## [Written exercise]
Write out the listing beneath this instruction in its entirety, exactly as it reads.

>> START

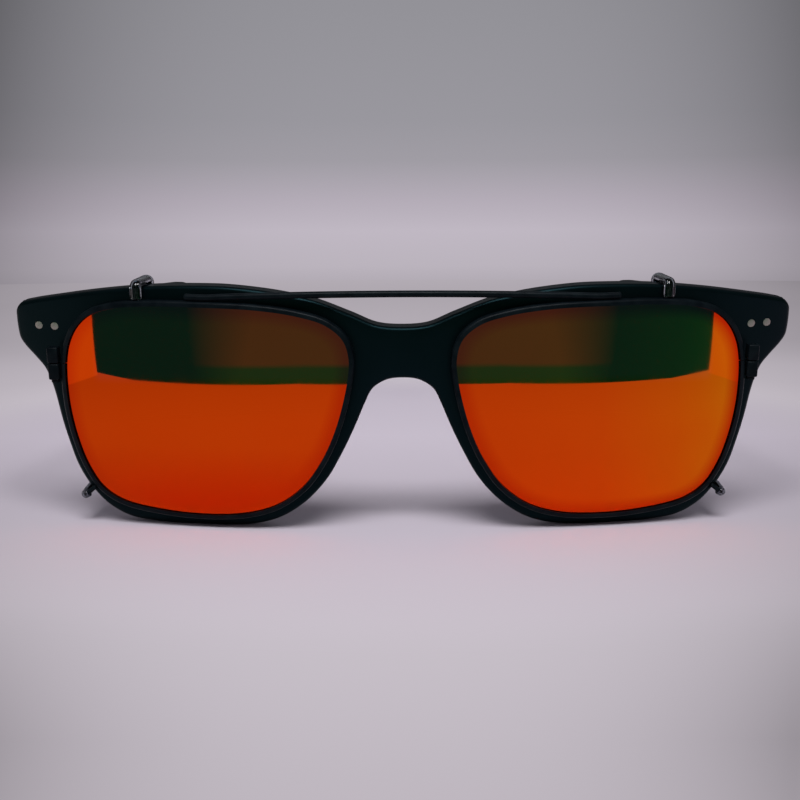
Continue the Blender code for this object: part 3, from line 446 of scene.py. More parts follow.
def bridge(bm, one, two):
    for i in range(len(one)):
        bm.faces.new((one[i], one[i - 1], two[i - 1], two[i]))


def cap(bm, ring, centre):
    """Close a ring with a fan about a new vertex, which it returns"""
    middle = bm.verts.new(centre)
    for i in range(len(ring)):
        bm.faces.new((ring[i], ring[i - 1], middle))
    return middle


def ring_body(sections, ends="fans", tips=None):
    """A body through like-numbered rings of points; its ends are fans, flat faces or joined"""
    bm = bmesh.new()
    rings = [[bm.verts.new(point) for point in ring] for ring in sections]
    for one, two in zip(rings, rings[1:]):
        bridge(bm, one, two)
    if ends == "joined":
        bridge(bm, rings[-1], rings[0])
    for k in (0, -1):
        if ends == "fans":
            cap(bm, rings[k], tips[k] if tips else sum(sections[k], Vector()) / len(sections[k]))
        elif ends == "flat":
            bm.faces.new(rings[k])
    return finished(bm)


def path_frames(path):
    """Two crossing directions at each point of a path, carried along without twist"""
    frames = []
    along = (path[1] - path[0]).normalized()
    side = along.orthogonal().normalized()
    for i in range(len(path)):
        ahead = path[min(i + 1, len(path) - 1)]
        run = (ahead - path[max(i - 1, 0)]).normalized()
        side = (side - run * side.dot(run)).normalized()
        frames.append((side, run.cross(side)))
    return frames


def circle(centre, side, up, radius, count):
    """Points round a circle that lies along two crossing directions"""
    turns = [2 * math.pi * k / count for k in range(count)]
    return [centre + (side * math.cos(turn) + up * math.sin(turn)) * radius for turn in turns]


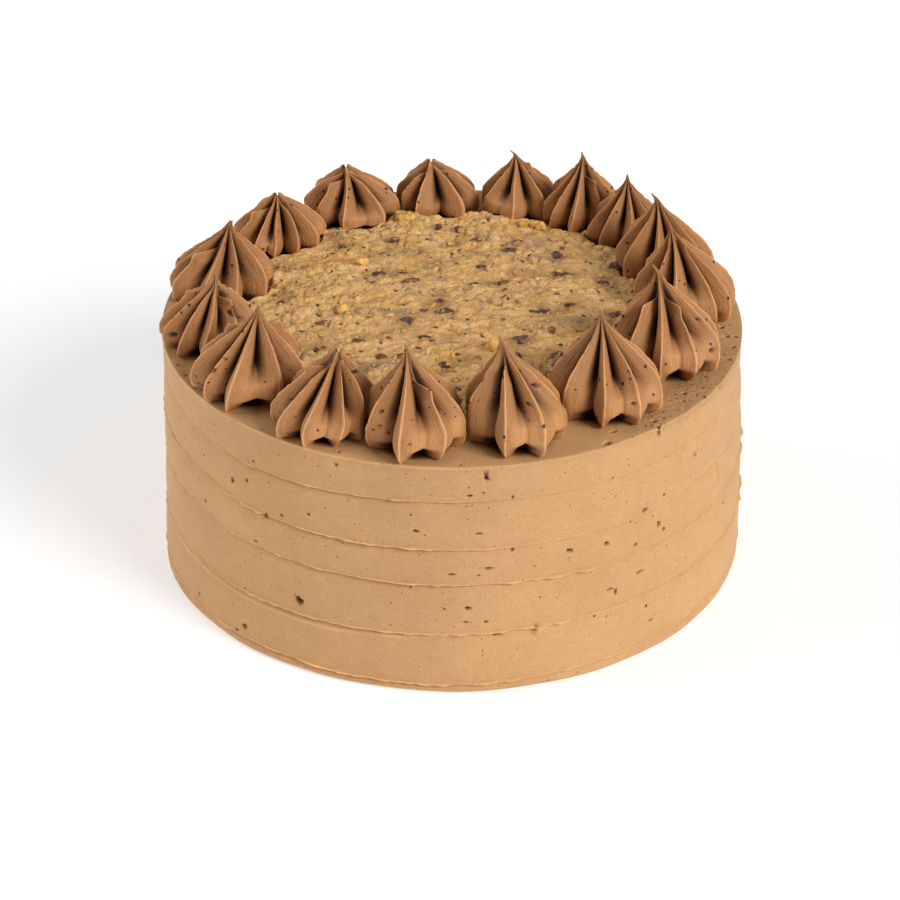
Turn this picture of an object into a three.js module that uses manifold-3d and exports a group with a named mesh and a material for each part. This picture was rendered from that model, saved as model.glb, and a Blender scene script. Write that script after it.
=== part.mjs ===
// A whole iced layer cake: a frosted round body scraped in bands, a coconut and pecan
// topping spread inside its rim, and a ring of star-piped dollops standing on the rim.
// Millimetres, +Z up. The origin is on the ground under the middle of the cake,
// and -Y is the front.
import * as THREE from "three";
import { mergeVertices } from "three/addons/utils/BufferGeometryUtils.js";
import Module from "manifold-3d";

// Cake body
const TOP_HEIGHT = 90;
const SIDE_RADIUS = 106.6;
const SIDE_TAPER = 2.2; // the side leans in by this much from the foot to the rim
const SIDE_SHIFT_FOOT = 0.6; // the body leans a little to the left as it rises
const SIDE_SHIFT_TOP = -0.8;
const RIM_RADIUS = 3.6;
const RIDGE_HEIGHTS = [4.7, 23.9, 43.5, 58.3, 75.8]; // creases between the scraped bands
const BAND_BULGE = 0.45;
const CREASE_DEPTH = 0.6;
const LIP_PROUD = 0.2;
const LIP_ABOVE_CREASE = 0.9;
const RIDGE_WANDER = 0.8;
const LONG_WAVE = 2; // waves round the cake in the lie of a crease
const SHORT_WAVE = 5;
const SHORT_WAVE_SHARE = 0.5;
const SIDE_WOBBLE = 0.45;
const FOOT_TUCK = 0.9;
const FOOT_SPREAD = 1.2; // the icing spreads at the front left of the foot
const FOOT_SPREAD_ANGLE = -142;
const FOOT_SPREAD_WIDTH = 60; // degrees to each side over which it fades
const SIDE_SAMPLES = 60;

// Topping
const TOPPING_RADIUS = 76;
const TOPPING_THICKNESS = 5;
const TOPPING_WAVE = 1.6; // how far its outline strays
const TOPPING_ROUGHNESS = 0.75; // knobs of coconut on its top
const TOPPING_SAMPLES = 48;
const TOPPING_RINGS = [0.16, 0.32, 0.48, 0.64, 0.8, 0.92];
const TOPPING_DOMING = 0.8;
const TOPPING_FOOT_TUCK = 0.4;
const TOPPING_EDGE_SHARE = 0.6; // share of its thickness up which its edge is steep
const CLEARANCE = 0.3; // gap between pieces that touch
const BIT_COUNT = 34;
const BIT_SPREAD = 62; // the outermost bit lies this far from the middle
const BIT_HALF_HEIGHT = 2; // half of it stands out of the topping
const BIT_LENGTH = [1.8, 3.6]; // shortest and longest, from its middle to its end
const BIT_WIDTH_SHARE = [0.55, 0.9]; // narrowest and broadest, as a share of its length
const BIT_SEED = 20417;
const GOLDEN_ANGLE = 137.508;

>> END

## [Written answer]
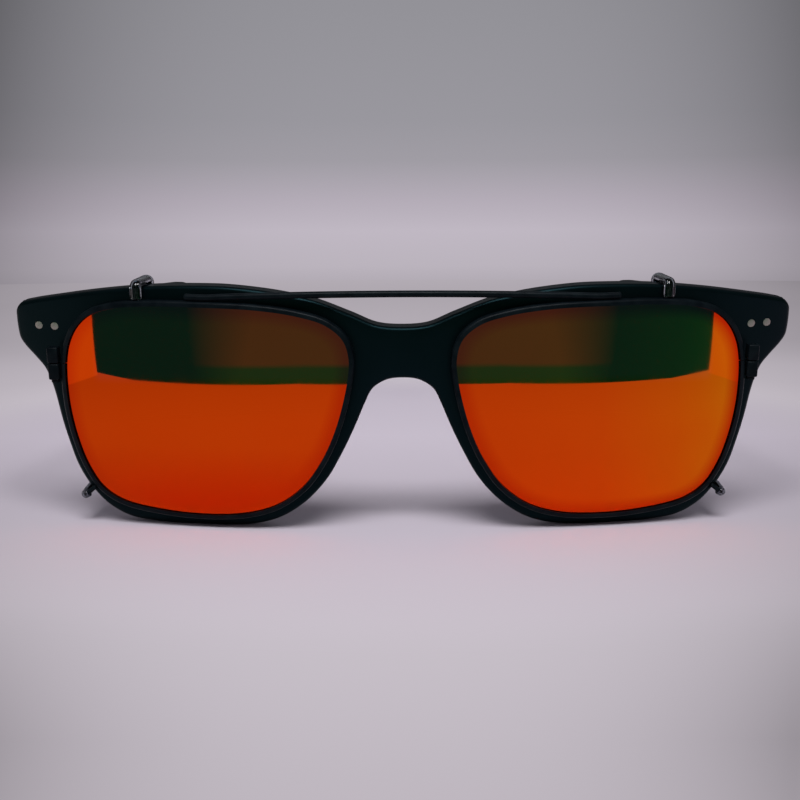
Continue the Blender code for this object: part 3, from line 446 of scene.py. More parts follow.
def bridge(bm, one, two):
    for i in range(len(one)):
        bm.faces.new((one[i], one[i - 1], two[i - 1], two[i]))


def cap(bm, ring, centre):
    """Close a ring with a fan about a new vertex, which it returns"""
    middle = bm.verts.new(centre)
    for i in range(len(ring)):
        bm.faces.new((ring[i], ring[i - 1], middle))
    return middle


def ring_body(sections, ends="fans", tips=None):
    """A body through like-numbered rings of points; its ends are fans, flat faces or joined"""
    bm = bmesh.new()
    rings = [[bm.verts.new(point) for point in ring] for ring in sections]
    for one, two in zip(rings, rings[1:]):
        bridge(bm, one, two)
    if ends == "joined":
        bridge(bm, rings[-1], rings[0])
    for k in (0, -1):
        if ends == "fans":
            cap(bm, rings[k], tips[k] if tips else sum(sections[k], Vector()) / len(sections[k]))
        elif ends == "flat":
            bm.faces.new(rings[k])
    return finished(bm)


def path_frames(path):
    """Two crossing directions at each point of a path, carried along without twist"""
    frames = []
    along = (path[1] - path[0]).normalized()
    side = along.orthogonal().normalized()
    for i in range(len(path)):
        ahead = path[min(i + 1, len(path) - 1)]
        run = (ahead - path[max(i - 1, 0)]).normalized()
        side = (side - run * side.dot(run)).normalized()
        frames.append((side, run.cross(side)))
    return frames


def circle(centre, side, up, radius, count):
    """Points round a circle that lies along two crossing directions"""
    turns = [2 * math.pi * k / count for k in range(count)]
    return [centre + (side * math.cos(turn) + up * math.sin(turn)) * radius for turn in turns]


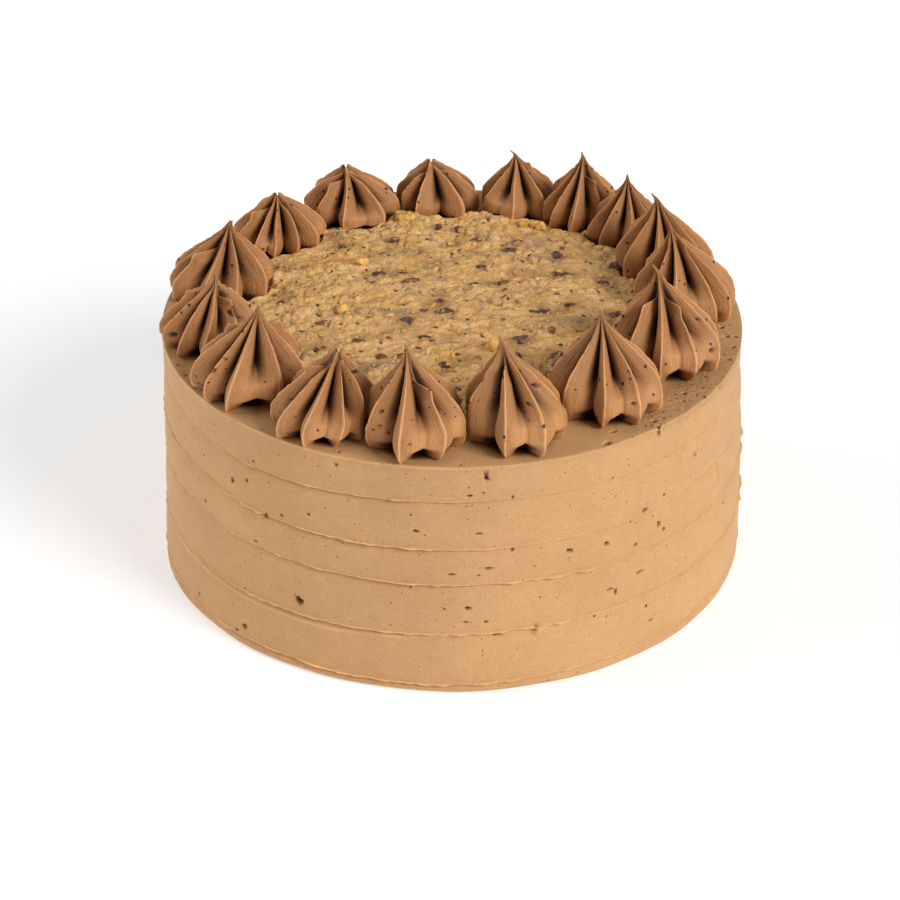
Turn this picture of an object into a three.js module that uses manifold-3d and exports a group with a named mesh and a material for each part. This picture was rendered from that model, saved as model.glb, and a Blender scene script. Write that script after it.
=== part.mjs ===
// A whole iced layer cake: a frosted round body scraped in bands, a coconut and pecan
// topping spread inside its rim, and a ring of star-piped dollops standing on the rim.
// Millimetres, +Z up. The origin is on the ground under the middle of the cake,
// and -Y is the front.
import * as THREE from "three";
import { mergeVertices } from "three/addons/utils/BufferGeometryUtils.js";
import Module from "manifold-3d";

// Cake body
const TOP_HEIGHT = 90;
const SIDE_RADIUS = 106.6;
const SIDE_TAPER = 2.2; // the side leans in by this much from the foot to the rim
const SIDE_SHIFT_FOOT = 0.6; // the body leans a little to the left as it rises
const SIDE_SHIFT_TOP = -0.8;
const RIM_RADIUS = 3.6;
const RIDGE_HEIGHTS = [4.7, 23.9, 43.5, 58.3, 75.8]; // creases between the scraped bands
const BAND_BULGE = 0.45;
const CREASE_DEPTH = 0.6;
const LIP_PROUD = 0.2;
const LIP_ABOVE_CREASE = 0.9;
const RIDGE_WANDER = 0.8;
const LONG_WAVE = 2; // waves round the cake in the lie of a crease
const SHORT_WAVE = 5;
const SHORT_WAVE_SHARE = 0.5;
const SIDE_WOBBLE = 0.45;
const FOOT_TUCK = 0.9;
const FOOT_SPREAD = 1.2; // the icing spreads at the front left of the foot
const FOOT_SPREAD_ANGLE = -142;
const FOOT_SPREAD_WIDTH = 60; // degrees to each side over which it fades
const SIDE_SAMPLES = 60;

// Topping
const TOPPING_RADIUS = 76;
const TOPPING_THICKNESS = 5;
const TOPPING_WAVE = 1.6; // how far its outline strays
const TOPPING_ROUGHNESS = 0.75; // knobs of coconut on its top
const TOPPING_SAMPLES = 48;
const TOPPING_RINGS = [0.16, 0.32, 0.48, 0.64, 0.8, 0.92];
const TOPPING_DOMING = 0.8;
const TOPPING_FOOT_TUCK = 0.4;
const TOPPING_EDGE_SHARE = 0.6; // share of its thickness up which its edge is steep
const CLEARANCE = 0.3; // gap between pieces that touch
const BIT_COUNT = 34;
const BIT_SPREAD = 62; // the outermost bit lies this far from the middle
const BIT_HALF_HEIGHT = 2; // half of it stands out of the topping
const BIT_LENGTH = [1.8, 3.6]; // shortest and longest, from its middle to its end
const BIT_WIDTH_SHARE = [0.55, 0.9]; // narrowest and broadest, as a share of its length
const BIT_SEED = 20417;
const GOLDEN_ANGLE = 137.508;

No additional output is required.